─── Supplied data ───

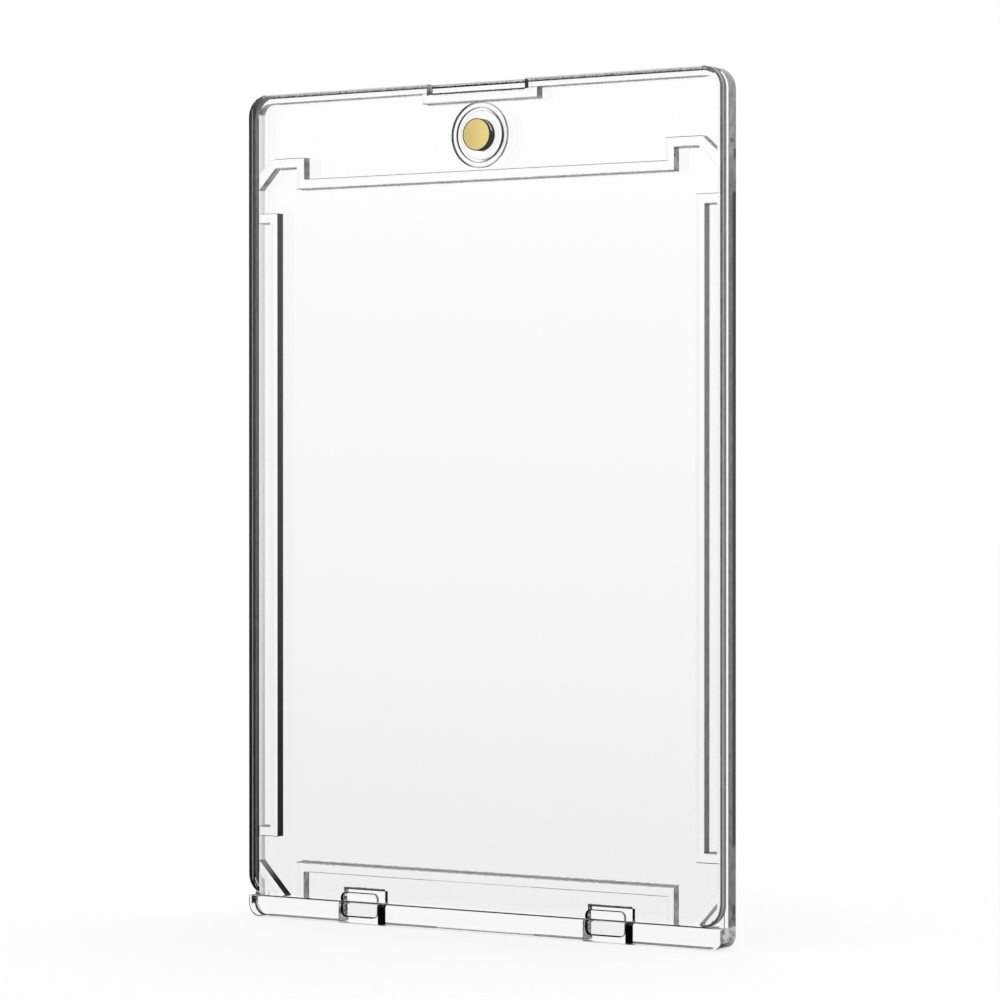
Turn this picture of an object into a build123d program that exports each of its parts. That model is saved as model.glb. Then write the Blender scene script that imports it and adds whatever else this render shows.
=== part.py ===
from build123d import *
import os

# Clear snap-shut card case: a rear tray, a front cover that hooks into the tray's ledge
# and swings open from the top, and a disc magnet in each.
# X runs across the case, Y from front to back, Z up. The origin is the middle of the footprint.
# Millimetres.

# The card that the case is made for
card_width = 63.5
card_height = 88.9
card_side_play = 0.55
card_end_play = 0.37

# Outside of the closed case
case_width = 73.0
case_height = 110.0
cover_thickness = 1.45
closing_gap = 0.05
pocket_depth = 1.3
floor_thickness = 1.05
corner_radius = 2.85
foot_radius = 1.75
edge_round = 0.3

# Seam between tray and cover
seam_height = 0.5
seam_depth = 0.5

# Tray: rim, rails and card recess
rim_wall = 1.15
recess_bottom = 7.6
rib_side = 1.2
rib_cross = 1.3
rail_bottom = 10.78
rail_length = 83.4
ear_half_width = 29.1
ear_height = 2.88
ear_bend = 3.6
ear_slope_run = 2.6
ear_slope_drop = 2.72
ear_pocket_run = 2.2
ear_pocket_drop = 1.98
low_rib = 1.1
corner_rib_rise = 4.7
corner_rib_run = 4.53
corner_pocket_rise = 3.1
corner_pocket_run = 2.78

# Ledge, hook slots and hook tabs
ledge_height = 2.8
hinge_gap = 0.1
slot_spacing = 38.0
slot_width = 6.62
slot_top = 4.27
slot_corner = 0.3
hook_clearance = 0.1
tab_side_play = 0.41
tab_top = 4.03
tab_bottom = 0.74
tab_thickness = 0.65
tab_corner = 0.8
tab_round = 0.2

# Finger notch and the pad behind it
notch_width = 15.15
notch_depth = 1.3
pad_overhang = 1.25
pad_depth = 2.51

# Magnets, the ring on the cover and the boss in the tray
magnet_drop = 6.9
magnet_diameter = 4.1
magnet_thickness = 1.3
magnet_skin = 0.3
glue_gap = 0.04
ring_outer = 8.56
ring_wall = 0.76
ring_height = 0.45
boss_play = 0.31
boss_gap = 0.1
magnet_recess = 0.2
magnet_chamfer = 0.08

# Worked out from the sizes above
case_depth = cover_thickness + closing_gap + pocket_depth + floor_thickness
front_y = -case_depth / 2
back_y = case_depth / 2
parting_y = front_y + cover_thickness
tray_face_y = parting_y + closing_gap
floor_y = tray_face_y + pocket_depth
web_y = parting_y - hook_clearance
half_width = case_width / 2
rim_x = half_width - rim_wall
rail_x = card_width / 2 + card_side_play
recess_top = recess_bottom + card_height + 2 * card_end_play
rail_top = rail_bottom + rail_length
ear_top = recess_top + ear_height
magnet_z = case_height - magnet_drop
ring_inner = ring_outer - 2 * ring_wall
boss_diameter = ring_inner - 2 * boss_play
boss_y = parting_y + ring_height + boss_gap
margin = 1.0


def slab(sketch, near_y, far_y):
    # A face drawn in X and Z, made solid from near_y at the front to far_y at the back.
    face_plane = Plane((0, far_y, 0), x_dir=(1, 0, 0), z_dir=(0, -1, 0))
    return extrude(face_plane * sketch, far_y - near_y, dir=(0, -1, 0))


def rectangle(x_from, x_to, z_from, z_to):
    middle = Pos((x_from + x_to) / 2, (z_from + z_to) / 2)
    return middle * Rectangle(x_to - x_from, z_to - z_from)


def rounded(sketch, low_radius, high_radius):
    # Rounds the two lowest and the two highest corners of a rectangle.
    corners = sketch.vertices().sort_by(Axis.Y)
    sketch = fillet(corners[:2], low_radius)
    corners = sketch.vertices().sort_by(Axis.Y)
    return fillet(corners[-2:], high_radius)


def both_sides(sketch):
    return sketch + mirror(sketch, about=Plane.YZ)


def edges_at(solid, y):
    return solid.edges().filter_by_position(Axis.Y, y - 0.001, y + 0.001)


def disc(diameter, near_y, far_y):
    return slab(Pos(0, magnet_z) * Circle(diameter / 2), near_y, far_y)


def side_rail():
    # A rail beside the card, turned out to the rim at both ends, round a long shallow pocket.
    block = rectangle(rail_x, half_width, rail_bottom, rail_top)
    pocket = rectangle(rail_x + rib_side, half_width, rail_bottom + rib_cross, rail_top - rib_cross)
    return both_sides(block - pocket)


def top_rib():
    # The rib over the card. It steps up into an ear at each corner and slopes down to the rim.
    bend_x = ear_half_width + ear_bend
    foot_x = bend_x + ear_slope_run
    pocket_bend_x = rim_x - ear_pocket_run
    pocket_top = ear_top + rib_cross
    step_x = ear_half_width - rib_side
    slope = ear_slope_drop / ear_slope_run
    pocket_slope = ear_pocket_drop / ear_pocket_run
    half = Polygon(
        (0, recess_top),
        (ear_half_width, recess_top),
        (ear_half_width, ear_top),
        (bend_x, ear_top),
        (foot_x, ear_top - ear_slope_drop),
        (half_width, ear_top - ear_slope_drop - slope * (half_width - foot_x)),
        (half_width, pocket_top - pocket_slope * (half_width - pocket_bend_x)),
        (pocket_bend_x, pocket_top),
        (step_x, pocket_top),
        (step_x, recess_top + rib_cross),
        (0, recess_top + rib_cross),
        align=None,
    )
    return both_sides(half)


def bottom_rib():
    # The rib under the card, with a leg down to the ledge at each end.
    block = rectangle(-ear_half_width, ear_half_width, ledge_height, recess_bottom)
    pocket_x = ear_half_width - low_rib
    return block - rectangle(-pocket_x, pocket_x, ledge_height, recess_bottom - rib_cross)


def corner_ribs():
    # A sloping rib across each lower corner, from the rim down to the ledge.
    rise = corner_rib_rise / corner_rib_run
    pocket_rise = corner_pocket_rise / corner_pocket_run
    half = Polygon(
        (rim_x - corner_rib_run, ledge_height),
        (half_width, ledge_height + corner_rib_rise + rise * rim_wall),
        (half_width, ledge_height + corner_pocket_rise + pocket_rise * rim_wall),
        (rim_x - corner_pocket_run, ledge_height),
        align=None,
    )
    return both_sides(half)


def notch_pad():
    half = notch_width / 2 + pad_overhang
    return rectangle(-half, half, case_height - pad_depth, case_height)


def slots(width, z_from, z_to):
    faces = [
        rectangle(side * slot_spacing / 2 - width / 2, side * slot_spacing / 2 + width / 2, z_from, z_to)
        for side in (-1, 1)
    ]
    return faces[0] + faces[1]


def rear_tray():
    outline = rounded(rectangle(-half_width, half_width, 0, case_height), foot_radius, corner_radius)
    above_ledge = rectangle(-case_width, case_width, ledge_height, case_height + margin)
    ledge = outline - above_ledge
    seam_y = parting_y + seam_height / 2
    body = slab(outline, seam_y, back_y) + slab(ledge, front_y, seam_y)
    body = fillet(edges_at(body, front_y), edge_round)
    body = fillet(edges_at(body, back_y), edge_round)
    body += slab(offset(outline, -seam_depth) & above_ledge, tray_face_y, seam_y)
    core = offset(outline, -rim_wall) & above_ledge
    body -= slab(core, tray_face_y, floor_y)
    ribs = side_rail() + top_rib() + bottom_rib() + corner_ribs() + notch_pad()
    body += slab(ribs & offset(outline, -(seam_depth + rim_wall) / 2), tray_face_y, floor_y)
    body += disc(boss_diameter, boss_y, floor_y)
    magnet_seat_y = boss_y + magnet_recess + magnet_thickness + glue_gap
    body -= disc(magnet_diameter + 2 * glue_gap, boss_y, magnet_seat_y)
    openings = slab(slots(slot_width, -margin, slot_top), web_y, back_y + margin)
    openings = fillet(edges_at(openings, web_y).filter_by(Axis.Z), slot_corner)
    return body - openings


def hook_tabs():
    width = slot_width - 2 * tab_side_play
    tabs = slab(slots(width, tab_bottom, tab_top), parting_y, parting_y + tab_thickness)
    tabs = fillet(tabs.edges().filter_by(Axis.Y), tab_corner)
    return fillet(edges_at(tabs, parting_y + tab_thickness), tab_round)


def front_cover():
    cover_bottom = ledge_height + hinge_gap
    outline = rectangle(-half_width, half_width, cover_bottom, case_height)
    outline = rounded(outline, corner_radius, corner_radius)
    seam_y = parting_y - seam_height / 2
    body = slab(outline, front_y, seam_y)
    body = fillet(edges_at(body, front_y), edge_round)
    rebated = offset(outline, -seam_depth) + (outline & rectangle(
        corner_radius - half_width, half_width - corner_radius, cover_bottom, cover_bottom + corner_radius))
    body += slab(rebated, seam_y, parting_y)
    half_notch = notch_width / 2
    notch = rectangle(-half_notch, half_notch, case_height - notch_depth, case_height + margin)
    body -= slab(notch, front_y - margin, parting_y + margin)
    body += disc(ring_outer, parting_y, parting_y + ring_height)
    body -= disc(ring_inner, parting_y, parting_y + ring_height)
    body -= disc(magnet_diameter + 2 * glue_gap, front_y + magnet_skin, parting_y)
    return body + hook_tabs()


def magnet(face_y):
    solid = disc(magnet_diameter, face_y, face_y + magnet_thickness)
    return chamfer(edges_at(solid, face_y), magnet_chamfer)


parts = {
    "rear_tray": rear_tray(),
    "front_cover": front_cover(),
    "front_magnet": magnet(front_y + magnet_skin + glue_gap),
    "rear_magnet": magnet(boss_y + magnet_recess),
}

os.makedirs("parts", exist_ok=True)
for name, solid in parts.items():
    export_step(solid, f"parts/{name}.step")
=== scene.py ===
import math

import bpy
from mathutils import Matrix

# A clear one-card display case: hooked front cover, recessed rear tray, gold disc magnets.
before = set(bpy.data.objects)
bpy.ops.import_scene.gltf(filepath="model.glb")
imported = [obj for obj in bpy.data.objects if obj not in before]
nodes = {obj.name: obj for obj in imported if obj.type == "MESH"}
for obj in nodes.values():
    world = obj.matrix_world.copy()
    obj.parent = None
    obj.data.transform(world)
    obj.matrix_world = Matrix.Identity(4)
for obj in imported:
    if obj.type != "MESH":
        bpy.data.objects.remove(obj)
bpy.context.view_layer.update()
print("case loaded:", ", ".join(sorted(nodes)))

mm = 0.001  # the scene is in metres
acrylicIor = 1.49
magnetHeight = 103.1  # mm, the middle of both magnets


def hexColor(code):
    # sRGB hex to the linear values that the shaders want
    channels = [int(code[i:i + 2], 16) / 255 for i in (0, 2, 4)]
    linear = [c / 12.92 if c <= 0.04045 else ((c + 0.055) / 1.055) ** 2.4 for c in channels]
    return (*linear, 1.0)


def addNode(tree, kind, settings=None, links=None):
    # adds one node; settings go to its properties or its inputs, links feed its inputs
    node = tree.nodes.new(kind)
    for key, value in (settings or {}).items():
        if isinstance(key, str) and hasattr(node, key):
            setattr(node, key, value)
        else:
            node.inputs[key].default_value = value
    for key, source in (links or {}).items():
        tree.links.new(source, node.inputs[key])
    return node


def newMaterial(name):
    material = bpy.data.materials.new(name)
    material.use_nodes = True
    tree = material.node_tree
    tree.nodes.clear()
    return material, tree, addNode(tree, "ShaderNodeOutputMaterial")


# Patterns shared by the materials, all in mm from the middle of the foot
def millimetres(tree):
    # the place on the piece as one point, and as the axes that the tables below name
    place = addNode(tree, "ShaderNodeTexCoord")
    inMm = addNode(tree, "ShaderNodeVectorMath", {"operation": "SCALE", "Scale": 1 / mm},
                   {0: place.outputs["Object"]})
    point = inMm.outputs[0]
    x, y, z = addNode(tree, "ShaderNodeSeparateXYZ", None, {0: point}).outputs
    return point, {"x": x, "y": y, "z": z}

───
─── Supplied data ───

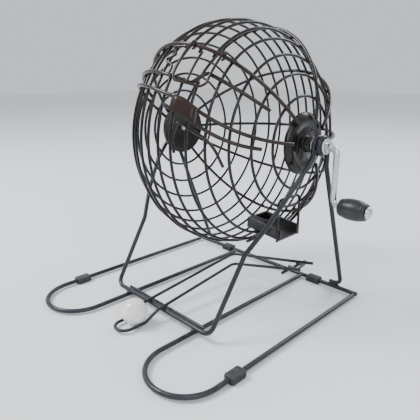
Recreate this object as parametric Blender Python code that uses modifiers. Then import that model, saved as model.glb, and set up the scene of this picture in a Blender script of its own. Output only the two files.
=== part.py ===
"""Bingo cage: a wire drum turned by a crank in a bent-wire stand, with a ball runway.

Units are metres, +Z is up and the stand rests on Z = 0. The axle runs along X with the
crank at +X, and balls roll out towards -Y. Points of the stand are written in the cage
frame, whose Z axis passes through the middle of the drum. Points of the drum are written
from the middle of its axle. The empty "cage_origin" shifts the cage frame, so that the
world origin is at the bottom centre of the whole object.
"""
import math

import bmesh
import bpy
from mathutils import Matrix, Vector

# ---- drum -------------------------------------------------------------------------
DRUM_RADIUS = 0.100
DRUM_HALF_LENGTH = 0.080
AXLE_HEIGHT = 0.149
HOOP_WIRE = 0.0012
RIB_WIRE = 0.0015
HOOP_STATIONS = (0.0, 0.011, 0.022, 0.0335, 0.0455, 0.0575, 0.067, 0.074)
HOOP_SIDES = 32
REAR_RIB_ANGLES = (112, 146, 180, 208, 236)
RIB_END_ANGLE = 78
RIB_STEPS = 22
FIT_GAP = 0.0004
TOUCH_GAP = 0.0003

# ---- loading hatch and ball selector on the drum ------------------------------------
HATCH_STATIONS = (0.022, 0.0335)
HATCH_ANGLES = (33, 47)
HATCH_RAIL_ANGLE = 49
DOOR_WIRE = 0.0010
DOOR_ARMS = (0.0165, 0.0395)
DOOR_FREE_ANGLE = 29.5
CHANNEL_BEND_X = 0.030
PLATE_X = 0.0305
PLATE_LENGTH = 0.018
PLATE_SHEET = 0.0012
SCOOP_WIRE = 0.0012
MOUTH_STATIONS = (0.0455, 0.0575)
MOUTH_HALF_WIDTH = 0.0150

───

## Instructions for the task
Go through the records above, find every line with the word "before", and list those lines.

## Exercise response
before = set(bpy.data.objects)
imported = [obj for obj in bpy.data.objects if obj not in before]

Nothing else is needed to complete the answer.